### AIM OF THE TASK
Reproduce each line exactly. Skip none.

### RECORDED DATA
——————
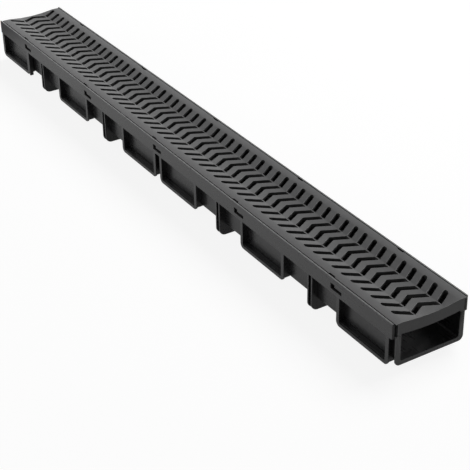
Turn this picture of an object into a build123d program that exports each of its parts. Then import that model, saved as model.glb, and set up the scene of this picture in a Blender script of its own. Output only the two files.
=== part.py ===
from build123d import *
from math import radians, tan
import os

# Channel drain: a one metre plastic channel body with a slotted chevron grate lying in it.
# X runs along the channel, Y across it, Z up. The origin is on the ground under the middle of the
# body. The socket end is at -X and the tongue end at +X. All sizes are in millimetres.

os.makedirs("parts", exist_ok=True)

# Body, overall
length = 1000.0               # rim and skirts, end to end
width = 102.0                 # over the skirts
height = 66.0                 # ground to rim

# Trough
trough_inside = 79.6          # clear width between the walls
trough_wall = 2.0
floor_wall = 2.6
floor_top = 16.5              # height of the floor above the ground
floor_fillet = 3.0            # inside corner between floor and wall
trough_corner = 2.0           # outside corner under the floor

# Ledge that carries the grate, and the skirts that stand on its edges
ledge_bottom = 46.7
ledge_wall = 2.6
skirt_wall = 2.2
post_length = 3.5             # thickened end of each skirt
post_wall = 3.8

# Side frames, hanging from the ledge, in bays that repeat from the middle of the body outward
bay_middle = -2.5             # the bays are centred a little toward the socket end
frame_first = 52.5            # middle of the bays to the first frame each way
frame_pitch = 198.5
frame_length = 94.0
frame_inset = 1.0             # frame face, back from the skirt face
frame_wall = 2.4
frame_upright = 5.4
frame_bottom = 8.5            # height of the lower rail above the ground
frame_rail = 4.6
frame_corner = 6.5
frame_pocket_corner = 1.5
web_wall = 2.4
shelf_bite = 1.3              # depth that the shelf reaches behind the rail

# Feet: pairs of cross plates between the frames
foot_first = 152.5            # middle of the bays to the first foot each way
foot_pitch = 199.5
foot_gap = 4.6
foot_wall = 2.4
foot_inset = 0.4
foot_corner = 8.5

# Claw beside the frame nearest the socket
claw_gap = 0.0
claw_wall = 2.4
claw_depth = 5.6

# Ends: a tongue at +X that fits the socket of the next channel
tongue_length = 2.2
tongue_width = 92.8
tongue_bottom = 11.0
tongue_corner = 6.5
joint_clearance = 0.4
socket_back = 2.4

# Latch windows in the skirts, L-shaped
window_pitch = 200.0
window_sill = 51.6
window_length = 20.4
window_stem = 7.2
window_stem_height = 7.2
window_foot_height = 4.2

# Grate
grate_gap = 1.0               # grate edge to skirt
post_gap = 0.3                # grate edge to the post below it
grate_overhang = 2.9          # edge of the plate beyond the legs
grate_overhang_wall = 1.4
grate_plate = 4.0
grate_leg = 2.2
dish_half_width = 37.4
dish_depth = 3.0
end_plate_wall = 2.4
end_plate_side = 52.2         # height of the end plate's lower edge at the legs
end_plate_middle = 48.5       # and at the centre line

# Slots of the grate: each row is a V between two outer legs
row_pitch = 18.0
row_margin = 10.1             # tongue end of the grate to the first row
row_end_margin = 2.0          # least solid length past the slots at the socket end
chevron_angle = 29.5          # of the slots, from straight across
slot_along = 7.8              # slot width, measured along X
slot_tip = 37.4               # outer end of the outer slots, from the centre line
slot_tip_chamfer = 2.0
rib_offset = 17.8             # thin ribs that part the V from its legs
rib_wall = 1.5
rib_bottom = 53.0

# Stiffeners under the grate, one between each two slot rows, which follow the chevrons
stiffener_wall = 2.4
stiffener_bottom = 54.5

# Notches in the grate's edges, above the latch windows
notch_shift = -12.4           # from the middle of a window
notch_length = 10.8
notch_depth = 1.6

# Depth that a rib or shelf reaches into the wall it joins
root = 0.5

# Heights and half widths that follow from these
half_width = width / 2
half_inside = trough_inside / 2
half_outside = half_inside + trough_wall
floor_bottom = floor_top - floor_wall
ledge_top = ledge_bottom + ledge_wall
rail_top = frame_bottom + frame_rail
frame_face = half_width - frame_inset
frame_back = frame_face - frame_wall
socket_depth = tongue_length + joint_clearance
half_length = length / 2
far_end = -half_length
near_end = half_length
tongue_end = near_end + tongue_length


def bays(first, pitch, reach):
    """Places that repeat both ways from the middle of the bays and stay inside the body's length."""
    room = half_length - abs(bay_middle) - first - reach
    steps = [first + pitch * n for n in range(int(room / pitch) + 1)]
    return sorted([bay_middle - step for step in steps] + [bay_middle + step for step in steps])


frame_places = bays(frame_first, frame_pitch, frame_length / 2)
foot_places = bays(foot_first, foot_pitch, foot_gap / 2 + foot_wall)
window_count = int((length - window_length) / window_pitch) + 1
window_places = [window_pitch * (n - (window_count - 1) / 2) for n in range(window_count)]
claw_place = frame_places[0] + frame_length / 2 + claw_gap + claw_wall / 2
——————
### WORKED ANSWER
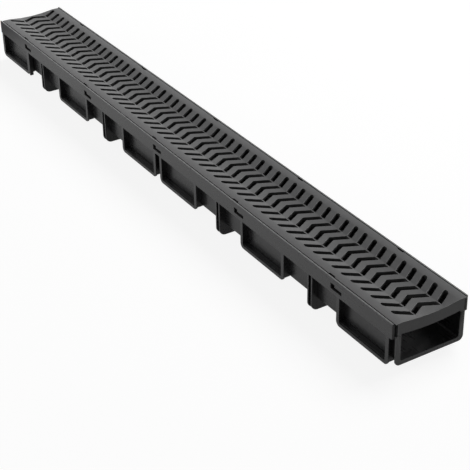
Turn this picture of an object into a build123d program that exports each of its parts. Then import that model, saved as model.glb, and set up the scene of this picture in a Blender script of its own. Output only the two files.
=== part.py ===
from build123d import *
from math import radians, tan
import os

# Channel drain: a one metre plastic channel body with a slotted chevron grate lying in it.
# X runs along the channel, Y across it, Z up. The origin is on the ground under the middle of the
# body. The socket end is at -X and the tongue end at +X. All sizes are in millimetres.

os.makedirs("parts", exist_ok=True)

# Body, overall
length = 1000.0               # rim and skirts, end to end
width = 102.0                 # over the skirts
height = 66.0                 # ground to rim

# Trough
trough_inside = 79.6          # clear width between the walls
trough_wall = 2.0
floor_wall = 2.6
floor_top = 16.5              # height of the floor above the ground
floor_fillet = 3.0            # inside corner between floor and wall
trough_corner = 2.0           # outside corner under the floor

# Ledge that carries the grate, and the skirts that stand on its edges
ledge_bottom = 46.7
ledge_wall = 2.6
skirt_wall = 2.2
post_length = 3.5             # thickened end of each skirt
post_wall = 3.8

# Side frames, hanging from the ledge, in bays that repeat from the middle of the body outward
bay_middle = -2.5             # the bays are centred a little toward the socket end
frame_first = 52.5            # middle of the bays to the first frame each way
frame_pitch = 198.5
frame_length = 94.0
frame_inset = 1.0             # frame face, back from the skirt face
frame_wall = 2.4
frame_upright = 5.4
frame_bottom = 8.5            # height of the lower rail above the ground
frame_rail = 4.6
frame_corner = 6.5
frame_pocket_corner = 1.5
web_wall = 2.4
shelf_bite = 1.3              # depth that the shelf reaches behind the rail

# Feet: pairs of cross plates between the frames
foot_first = 152.5            # middle of the bays to the first foot each way
foot_pitch = 199.5
foot_gap = 4.6
foot_wall = 2.4
foot_inset = 0.4
foot_corner = 8.5

# Claw beside the frame nearest the socket
claw_gap = 0.0
claw_wall = 2.4
claw_depth = 5.6

# Ends: a tongue at +X that fits the socket of the next channel
tongue_length = 2.2
tongue_width = 92.8
tongue_bottom = 11.0
tongue_corner = 6.5
joint_clearance = 0.4
socket_back = 2.4

# Latch windows in the skirts, L-shaped
window_pitch = 200.0
window_sill = 51.6
window_length = 20.4
window_stem = 7.2
window_stem_height = 7.2
window_foot_height = 4.2

# Grate
grate_gap = 1.0               # grate edge to skirt
post_gap = 0.3                # grate edge to the post below it
grate_overhang = 2.9          # edge of the plate beyond the legs
grate_overhang_wall = 1.4
grate_plate = 4.0
grate_leg = 2.2
dish_half_width = 37.4
dish_depth = 3.0
end_plate_wall = 2.4
end_plate_side = 52.2         # height of the end plate's lower edge at the legs
end_plate_middle = 48.5       # and at the centre line

# Slots of the grate: each row is a V between two outer legs
row_pitch = 18.0
row_margin = 10.1             # tongue end of the grate to the first row
row_end_margin = 2.0          # least solid length past the slots at the socket end
chevron_angle = 29.5          # of the slots, from straight across
slot_along = 7.8              # slot width, measured along X
slot_tip = 37.4               # outer end of the outer slots, from the centre line
slot_tip_chamfer = 2.0
rib_offset = 17.8             # thin ribs that part the V from its legs
rib_wall = 1.5
rib_bottom = 53.0

# Stiffeners under the grate, one between each two slot rows, which follow the chevrons
stiffener_wall = 2.4
stiffener_bottom = 54.5

# Notches in the grate's edges, above the latch windows
notch_shift = -12.4           # from the middle of a window
notch_length = 10.8
notch_depth = 1.6

# Depth that a rib or shelf reaches into the wall it joins
root = 0.5

# Heights and half widths that follow from these
half_width = width / 2
half_inside = trough_inside / 2
half_outside = half_inside + trough_wall
floor_bottom = floor_top - floor_wall
ledge_top = ledge_bottom + ledge_wall
rail_top = frame_bottom + frame_rail
frame_face = half_width - frame_inset
frame_back = frame_face - frame_wall
socket_depth = tongue_length + joint_clearance
half_length = length / 2
far_end = -half_length
near_end = half_length
tongue_end = near_end + tongue_length


def bays(first, pitch, reach):
    """Places that repeat both ways from the middle of the bays and stay inside the body's length."""
    room = half_length - abs(bay_middle) - first - reach
    steps = [first + pitch * n for n in range(int(room / pitch) + 1)]
    return sorted([bay_middle - step for step in steps] + [bay_middle + step for step in steps])


frame_places = bays(frame_first, frame_pitch, frame_length / 2)
foot_places = bays(foot_first, foot_pitch, foot_gap / 2 + foot_wall)
window_count = int((length - window_length) / window_pitch) + 1
window_places = [window_pitch * (n - (window_count - 1) / 2) for n in range(window_count)]
claw_place = frame_places[0] + frame_length / 2 + claw_gap + claw_wall / 2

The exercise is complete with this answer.